## BEGIN Given material

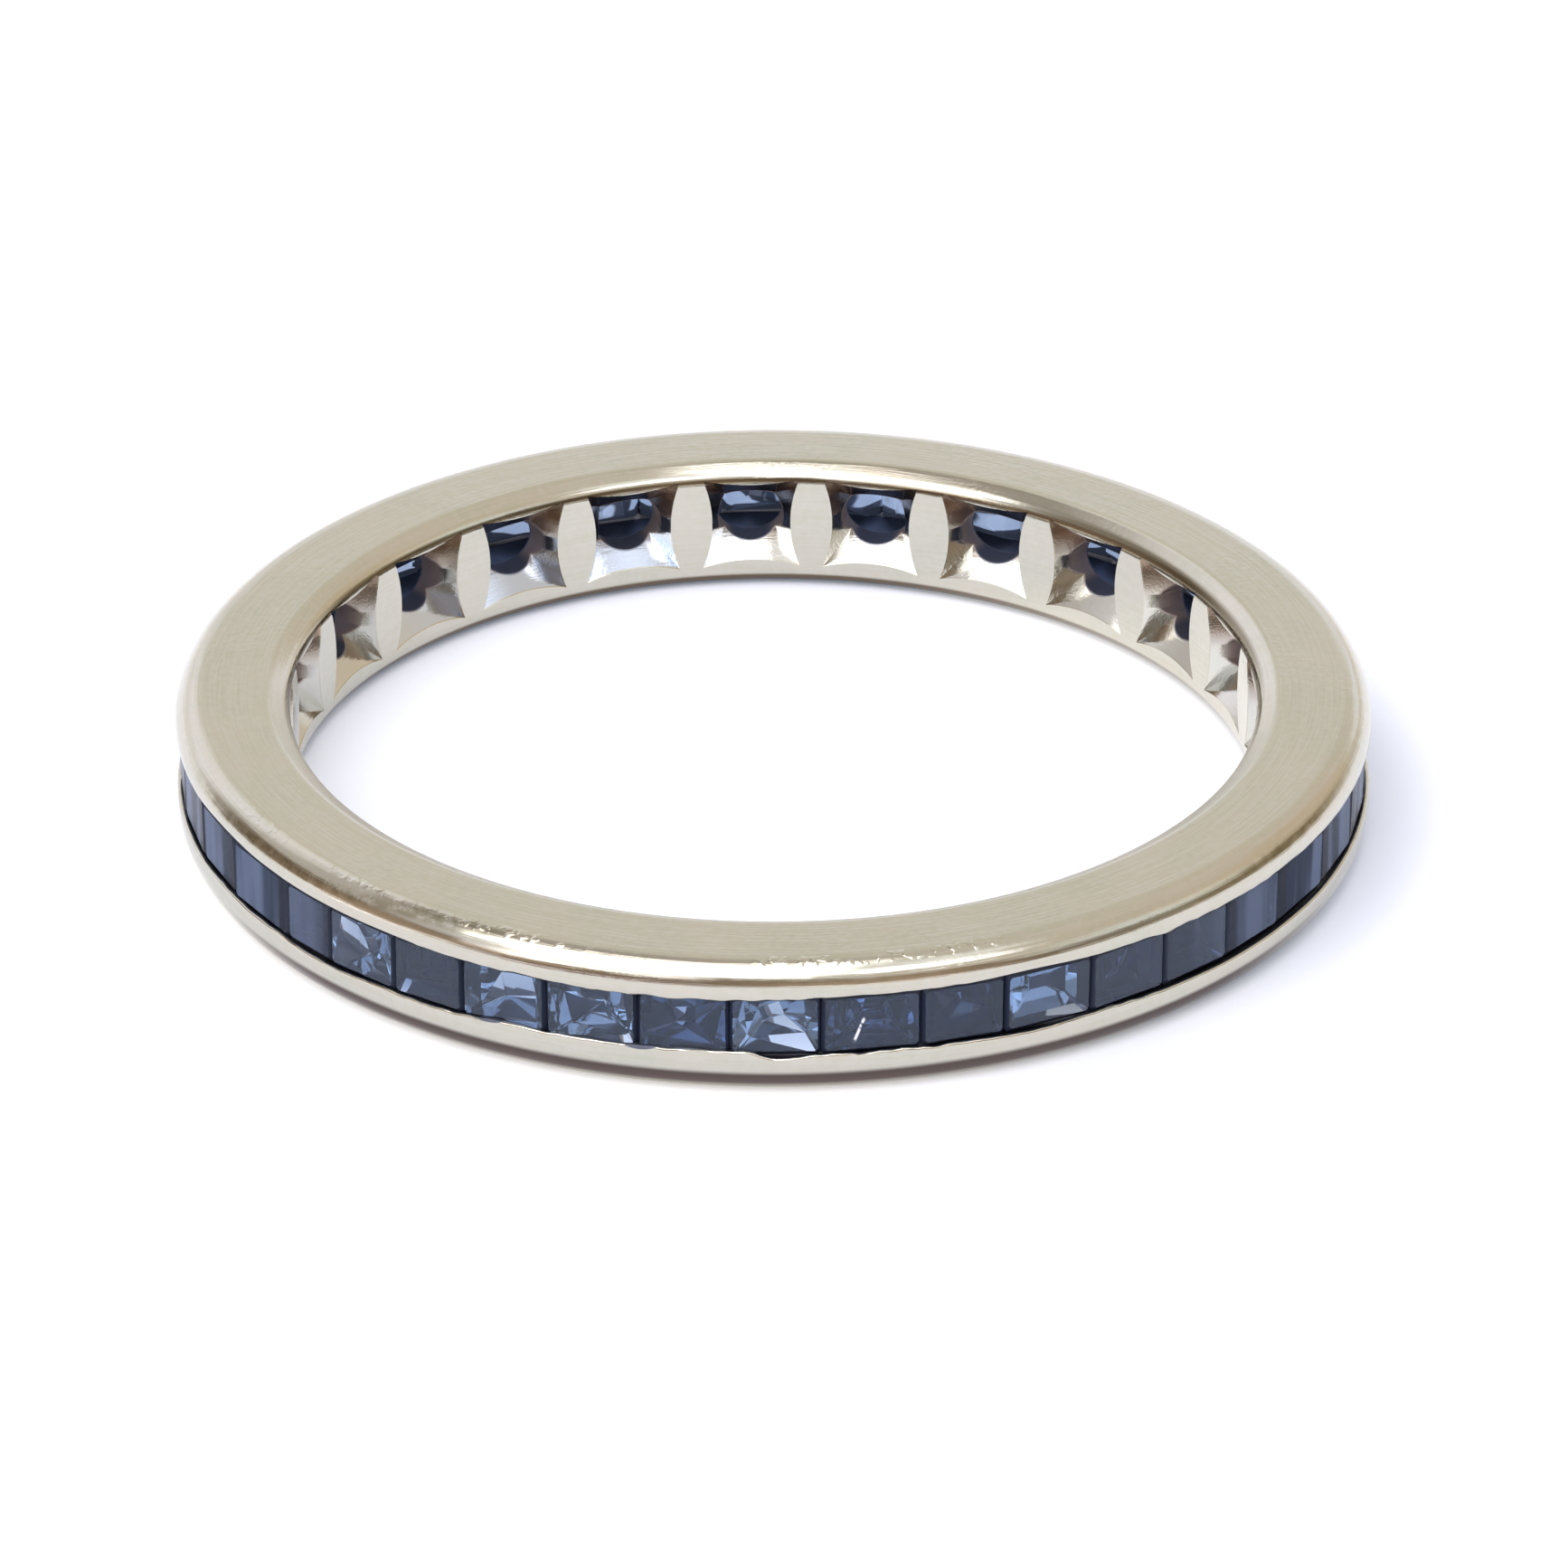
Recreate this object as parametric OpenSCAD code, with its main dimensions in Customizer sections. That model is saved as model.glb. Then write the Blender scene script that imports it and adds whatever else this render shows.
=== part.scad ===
/* [Band] */
// Diameter of the finger hole
finger_hole_d = 16.8; // [16:0.1:18]
// Thickness of the band, from the finger hole to the outer face
band_thick = 2.0; // [1.9:0.05:2.4]
// Width of the band, which is its height as the ring lies on its side
band_width = 2.4; // [2.4:0.1:2.8]
// Rounding of the two outer shoulders
shoulder_r = 0.48; // [0.3:0.02:0.5]
// Rounding of the two edges of the finger hole
finger_edge_r = 0.36; // [0.35:0.01:0.4]

/* [Channel] */
// Height of the middle of the channel and windows above the side the ring lies on
channel_z = 1.30; // [1.29:0.01:1.34]
// Clear height between the two lips that show the stones
lip_gap = 1.0; // [0.94:0.02:1.04]
// Thickness of each lip at its free edge, over the stones
lip_thick = 0.09; // [0.06:0.01:0.1]
// Height of the groove under the lips, which takes the girdles
seat_gap = 1.22; // [1.18:0.02:1.26]
// Clear height of the channel below the groove
well_gap = 1.04; // [1.02:0.02:1.1]
// Depth of the channel below the outer face
channel_depth = 1.2; // [1.1:0.05:1.25]

/* [Windows] */
// Number of windows sawn through the inner wall
window_count = 24; // [12:1:24]
// Width of a window at half its height, on the wall of the finger hole
window_w = 1.40; // [1.2:0.05:1.45]
// Height of a window at its middle
window_h = 1.52; // [1.5:0.02:1.56]
// How far the two upright edges of a window bow towards its middle
side_bow = 0.11; // [0.05:0.01:0.15]
// How far the top and bottom edges of a window bow towards its middle
end_bow = 0.04; // [0.02:0.01:0.06]
// Diameter of the round hole drilled behind each window
drill_d = 1.0; // [0.9:0.02:1]
// Angle at which a window's two upright walls lean inwards behind its edges
side_lean = 25; // [18:1:28]
// Angle at which a window's top and bottom walls lean inwards behind its edges
end_lean = 40; // [30:1:42]

/* [Stones] */
// How wide each stone is cut, compared with the others, anticlockwise from the first
stone_shares = [ // [60:100]
    84, 93, 81, 89, 84, 82, 82, 90, 86, 84, 87,
    85, 88, 86, 90, 84, 87, 89, 85, 86, 88, 83,
    87, 90, 86, 84, 88, 87, 85, 89, 86, 84, 86,
    88, 82, 98, 64, 82, 77, 86, 88, 85
];
// Turn of the first stone's middle from the front of the ring
first_stone_turn = 4.9; // [0:0.1:8]
// Depth of the stones' tables below the outer face, at their middle
table_depth = 0.09; // [0.09:0.01:0.12]
// Gap between one stone and the next at the girdle
stone_gap = 0.03; // [0.02:0.005:0.05]
// Height of a stone at the girdle
girdle_h = 1.16; // [1.1:0.01:1.16]
// Height of a stone's table
table_h = 0.86; // [0.8:0.01:0.9]
// How far the crown stands in from the girdle at each end of the table
crown_in = 0.045; // [0.03:0.005:0.08]

/* [Hidden] */
$fn = 96;
bore_r = finger_hole_d / 2;
outer_r = bore_r + band_thick;
through = 0.5;

stone_count = len(stone_shares);
share_sum = share_before(stone_count);

// Depths, towards the finger hole, of the slopes and the groove that hold the girdles
lip_slope = 0.09;
seat_depth = 0.16;
well_slope = 0.16;

// Cut of a stone, as rings of eight corners down from the table
crown_depth = 0.15;
girdle_thick = 0.06;
break_depth = 0.55;
culet_depth = 0.93;
girdle_clip = 0.05;
break_w_share = 0.66;
break_in_y = 0.18;
break_clip = 0.15;
culet_x = 0.09;
culet_y = 0.07;
culet_clip = 0.03;
girdle_r = outer_r - table_depth - crown_depth;

function stone_name(i) = str("stone_", i < 10 ? "0" : "", i);

function share_before(n) = n == 0 ? 0 : stone_shares[n - 1] + share_before(n - 1);

function stone_angle(i) = 360 * stone_shares[i - 1] / share_sum;

function stone_turn(i) = first_stone_turn - stone_angle(1) / 2
    + 360 * share_before(i - 1) / share_sum + stone_angle(i) / 2;

// Radius of an arc that bows by the given amount over a length
function bow_radius(length, bow) = (pow(length / 2, 2) + bow * bow) / (2 * bow);

// Eight corners of a rectangle with clipped corners, at a depth below the table
function clipped_ring(half_x, half_y, clip, depth) = [
    for (p = [
        [half_x, half_y - clip], [half_x - clip, half_y],
        [clip - half_x, half_y], [-half_x, half_y - clip],
        [-half_x, clip - half_y], [clip - half_x, -half_y],
        [half_x - clip, -half_y], [half_x, clip - half_y]
    ]) [p[0], p[1], -depth]
];

// What is cut away outside a rounded corner, in the first quarter round its centre
module corner_waste(r) {
    difference() {
        square(r + through);
        circle(r);
    }
}

module channel_outline() {
    lip = lip_gap / 2;
    seat = seat_gap / 2;
    well = well_gap / 2;
    under_lip = outer_r - lip_thick;
    seat_top = under_lip - lip_slope;
    seat_bottom = seat_top - seat_depth;
    well_top = seat_bottom - well_slope;
    floor_r = outer_r - channel_depth;
    polygon([
        [outer_r + through, -lip], [outer_r + through, lip],
        [under_lip, lip], [seat_top, seat], [seat_bottom, seat], [well_top, well], [floor_r, well],
        [floor_r, -well], [well_top, -well], [seat_bottom, -seat], [seat_top, -seat], [under_lip, -lip]
    ]);
}

// Section of the band to the right of the ring's axis
module band_section() {
    difference() {
        translate([bore_r, 0]) square([band_thick, band_width]);
        translate([outer_r - shoulder_r, band_width - shoulder_r]) corner_waste(shoulder_r);
        translate([outer_r - shoulder_r, shoulder_r]) mirror([0, 1]) corner_waste(shoulder_r);
        translate([bore_r + finger_edge_r, band_width - finger_edge_r])
            mirror([1, 0]) corner_waste(finger_edge_r);
        translate([bore_r + finger_edge_r, finger_edge_r])
            rotate(180) corner_waste(finger_edge_r);
        translate([0, channel_z]) channel_outline();
    }
}

// One wall of a window's flare, bowed towards the window, on the +Y side of its middle
module flare_wall(half_size, radius, lean) {
    reach = 16;
    translate([0, half_size + radius / cos(lean), 0])
        rotate([0, 0, -lean])
            rotate([0, 90, 0])
                cylinder(r = radius, h = reach, center = true);
}

// A window, from the wall of the finger hole outwards along +X, through to the channel
module window() {
    room = 2;
    cut_length = band_thick - channel_depth + 2 * through;
    difference() {
        translate([-through, -room / 2, -room / 2]) cube([cut_length, room, room]);
        for (side = [0, 180]) {
            rotate([side, 0, 0]) flare_wall(window_w / 2, bow_radius(window_h, side_bow), side_lean);
            rotate([side + 90, 0, 0])
                flare_wall(window_h / 2, bow_radius(window_w, end_bow), end_lean);
        }
    }
    rotate([0, 90, 0]) translate([0, 0, -through]) cylinder(d = drill_d, h = cut_length);
}

module band() {
    color([0.80, 0.77, 0.69])
        difference() {
            rotate_extrude() band_section();
            for (i = [0:window_count - 1])
                rotate([0, 0, (i + 0.5) * 360 / window_count])
                    translate([bore_r, 0, channel_z])
                        window();
        }
}

// A square stone with a step-cut crown and pavilion, its table up and its middle at the origin
module cut_stone(girdle_w) {
    half_w = girdle_w / 2;
    half_h = girdle_h / 2;
    rings = [
        clipped_ring(half_w - crown_in, table_h / 2, girdle_clip, 0),
        clipped_ring(half_w, half_h, girdle_clip, crown_depth),
        clipped_ring(half_w, half_h, girdle_clip, crown_depth + girdle_thick),
        clipped_ring(half_w * break_w_share, half_h - break_in_y, break_clip, break_depth),
        clipped_ring(culet_x, culet_y, culet_clip, culet_depth)
    ];
    corners = 8;
    last = (len(rings) - 1) * corners;
    sides = [
        for (ring = [0:len(rings) - 2], k = [0:corners - 1])
            [ring * corners + k, ring * corners + (k + 1) % corners,
             (ring + 1) * corners + (k + 1) % corners, (ring + 1) * corners + k]
    ];
    table = [for (k = [corners - 1:-1:0]) k];
    culet = [for (k = [0:corners - 1]) last + k];
    polyhedron([for (ring = rings) each ring], concat([table], sides, [culet]));
}

module stone(i) {
    girdle_w = 2 * girdle_r * sin(stone_angle(i) / 2) - stone_gap;
    color([0.16, 0.22, 0.34])
        rotate([0, 0, stone_turn(i)])
            translate([0, table_depth - outer_r, channel_z])
                rotate([90, 0, 0])
                    cut_stone(girdle_w);
}

band();
for (i = [1:stone_count])
    stone(i);
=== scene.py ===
import bmesh
import bpy
import math
import random
from mathutils import Matrix, Vector, noise


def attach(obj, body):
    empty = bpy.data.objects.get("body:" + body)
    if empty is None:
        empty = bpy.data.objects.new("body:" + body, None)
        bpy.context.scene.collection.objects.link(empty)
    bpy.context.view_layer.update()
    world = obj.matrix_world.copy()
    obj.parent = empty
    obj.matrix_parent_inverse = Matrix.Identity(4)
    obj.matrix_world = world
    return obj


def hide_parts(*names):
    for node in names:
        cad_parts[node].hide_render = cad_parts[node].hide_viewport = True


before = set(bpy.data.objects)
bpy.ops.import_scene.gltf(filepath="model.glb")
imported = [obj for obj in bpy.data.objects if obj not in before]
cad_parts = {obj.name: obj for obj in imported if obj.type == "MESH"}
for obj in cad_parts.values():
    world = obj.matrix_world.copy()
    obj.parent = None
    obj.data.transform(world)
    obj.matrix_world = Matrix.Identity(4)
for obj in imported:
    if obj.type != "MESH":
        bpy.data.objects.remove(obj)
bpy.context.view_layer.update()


# The band is one piece of white gold: two rounded rails, a channel between them
# and an inner wall sawn through with 24 flared windows. It was turned and sawn,
# and its lips were pushed over the stones, which leaves their edges uneven.

# Meshes are made in millimetres and end in metres
MM = 0.001
TO_MM = 1 / MM
BORE_R = 8.4
OUTER_R = 10.4
WIDTH = 2.4
SHOULDER_R = 0.48
FINGER_EDGE_R = 0.36
CHANNEL_Z = 1.30
HALF_LIP = 0.50
HALF_SEAT = 0.61
HALF_WELL = 0.52
LIP_IN_R = 10.31
SEAT_OUT_R = 10.22
SEAT_IN_R = 10.06
WELL_OUT_R = 9.90
CHANNEL_FLOOR_R = 9.2
LIP_EDGE_ROUND = 0.035
LIP_BACK_ROUND = 0.03
FINE_ROUND = 0.05
ROUND_STEPS = 12
FINE_STEPS = 3
# The upper edge of the finger hole is eased to a slope
EASED_IN = 0.36
EASED_DOWN = 0.19
EASED_TOP_ROUND = 0.06
EASED_LOW_ROUND = 0.165
WINDOWS = 24
SECTOR = 360 / WINDOWS
SECTOR_STEPS = 30
WINDOW_W = 1.40
WINDOW_H = 1.52
WINDOW_REACH = 1.8
WINDOW_ROOM = 2
WINDOW_MIDDLE = 0.4
SIDE_BOW = 0.11
END_BOW = 0.04
SIDE_LEAN = math.radians(25)
END_LEAN = math.radians(40)
FLARE_REACH = 16
FLARE_STEPS = 480
DRILL_D = 1.0
DRILL_STRETCH = 1.22
DRILL_STEPS = 72


def made_object(name, bm):
    """Puts a mesh into the scene as an object of its own."""
    mesh = bpy.data.meshes.new(name)
    bm.to_mesh(mesh)
    bm.free()
    thing = bpy.data.objects.new(name, mesh)
    bpy.context.scene.collection.objects.link(thing)
    return thing


def cut_away(body, tools):
    """Cuts the tools out of the body and removes them."""
    for tool in tools:
        cut = body.modifiers.new("cut", "BOOLEAN")
        cut.operation = "DIFFERENCE"
        cut.solver = "EXACT"
        cut.object = tool
    depsgraph = bpy.context.evaluated_depsgraph_get()
    mesh = bpy.data.meshes.new_from_object(body.evaluated_get(depsgraph))
    body.modifiers.clear()
    body.data = mesh
    for tool in tools:
        bpy.data.objects.remove(tool)


def band_section():
    """Section of the band at the start of a sector, its corners rounded as the metal is."""
    bm = bmesh.new()
    flat_in = BORE_R + FINGER_EDGE_R + 0.1
    flat_out = OUTER_R - SHOULDER_R - 0.03
    low_lip, high_lip = CHANNEL_Z - HALF_LIP, CHANNEL_Z + HALF_LIP
    low_seat, high_seat = CHANNEL_Z - HALF_SEAT, CHANNEL_Z + HALF_SEAT
    low_well, high_well = CHANNEL_Z - HALF_WELL, CHANNEL_Z + HALF_WELL
    corners = [
        (BORE_R, 0, FINGER_EDGE_R), (flat_in, 0, 0), (flat_out, 0, 0),
        (OUTER_R, 0, SHOULDER_R), (OUTER_R, SHOULDER_R + 0.02, 0),
        (OUTER_R, low_lip, LIP_EDGE_ROUND), (LIP_IN_R, low_lip, LIP_BACK_ROUND),
        (SEAT_OUT_R, low_seat, 0), (SEAT_IN_R, low_seat, 0),
        (WELL_OUT_R, low_well, 0), (CHANNEL_FLOOR_R, low_well, 0),
        (CHANNEL_FLOOR_R, high_well, 0), (WELL_OUT_R, high_well, 0),
        (SEAT_IN_R, high_seat, 0), (SEAT_OUT_R, high_seat, 0),
        (LIP_IN_R, high_lip, LIP_BACK_ROUND), (OUTER_R, high_lip, LIP_EDGE_ROUND),
        (OUTER_R, WIDTH - SHOULDER_R - 0.02, 0), (OUTER_R, WIDTH, SHOULDER_R),
        (flat_out, WIDTH, 0), (flat_in, WIDTH, 0),
        (BORE_R + EASED_IN, WIDTH, EASED_TOP_ROUND),
        (BORE_R, WIDTH - EASED_DOWN, EASED_LOW_ROUND),
        (BORE_R, WIDTH - FINGER_EDGE_R, 0), (BORE_R, FINGER_EDGE_R + 0.03, 0),
    ]
    verts = [bm.verts.new((r, 0, z)) for r, z, _ in corners]
    bm.faces.new(verts)
    for vert, (_, _, rounding) in zip(verts, corners):
        if rounding:
            bmesh.ops.bevel(
                bm, geom=[vert], offset=rounding, offset_type="OFFSET",
                segments=ROUND_STEPS if rounding > FINE_ROUND else FINE_STEPS, profile=0.5,
                affect="VERTICES", material=-1,
            )
    return bm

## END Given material

▶ [Given task]:
Your task is to repeat the lines from the one containing "at the origin" to the one containing "in imported if", both lines included. Leave out every other line.

▶ [Solution for this exercise]:
// A square stone with a step-cut crown and pavilion, its table up and its middle at the origin
module cut_stone(girdle_w) {
    half_w = girdle_w / 2;
    half_h = girdle_h / 2;
    rings = [
        clipped_ring(half_w - crown_in, table_h / 2, girdle_clip, 0),
        clipped_ring(half_w, half_h, girdle_clip, crown_depth),
        clipped_ring(half_w, half_h, girdle_clip, crown_depth + girdle_thick),
        clipped_ring(half_w * break_w_share, half_h - break_in_y, break_clip, break_depth),
        clipped_ring(culet_x, culet_y, culet_clip, culet_depth)
    ];
    corners = 8;
    last = (len(rings) - 1) * corners;
    sides = [
        for (ring = [0:len(rings) - 2], k = [0:corners - 1])
            [ring * corners + k, ring * corners + (k + 1) % corners,
             (ring + 1) * corners + (k + 1) % corners, (ring + 1) * corners + k]
    ];
    table = [for (k = [corners - 1:-1:0]) k];
    culet = [for (k = [0:corners - 1]) last + k];
    polyhedron([for (ring = rings) each ring], concat([table], sides, [culet]));
}

module stone(i) {
    girdle_w = 2 * girdle_r * sin(stone_angle(i) / 2) - stone_gap;
    color([0.16, 0.22, 0.34])
        rotate([0, 0, stone_turn(i)])
            translate([0, table_depth - outer_r, channel_z])
                rotate([90, 0, 0])
                    cut_stone(girdle_w);
}

band();
for (i = [1:stone_count])
    stone(i);
=== scene.py ===
import bmesh
import bpy
import math
import random
from mathutils import Matrix, Vector, noise


def attach(obj, body):
    empty = bpy.data.objects.get("body:" + body)
    if empty is None:
        empty = bpy.data.objects.new("body:" + body, None)
        bpy.context.scene.collection.objects.link(empty)
    bpy.context.view_layer.update()
    world = obj.matrix_world.copy()
    obj.parent = empty
    obj.matrix_parent_inverse = Matrix.Identity(4)
    obj.matrix_world = world
    return obj


def hide_parts(*names):
    for node in names:
        cad_parts[node].hide_render = cad_parts[node].hide_viewport = True


before = set(bpy.data.objects)
bpy.ops.import_scene.gltf(filepath="model.glb")
imported = [obj for obj in bpy.data.objects if obj not in before]
cad_parts = {obj.name: obj for obj in imported if obj.type == "MESH"}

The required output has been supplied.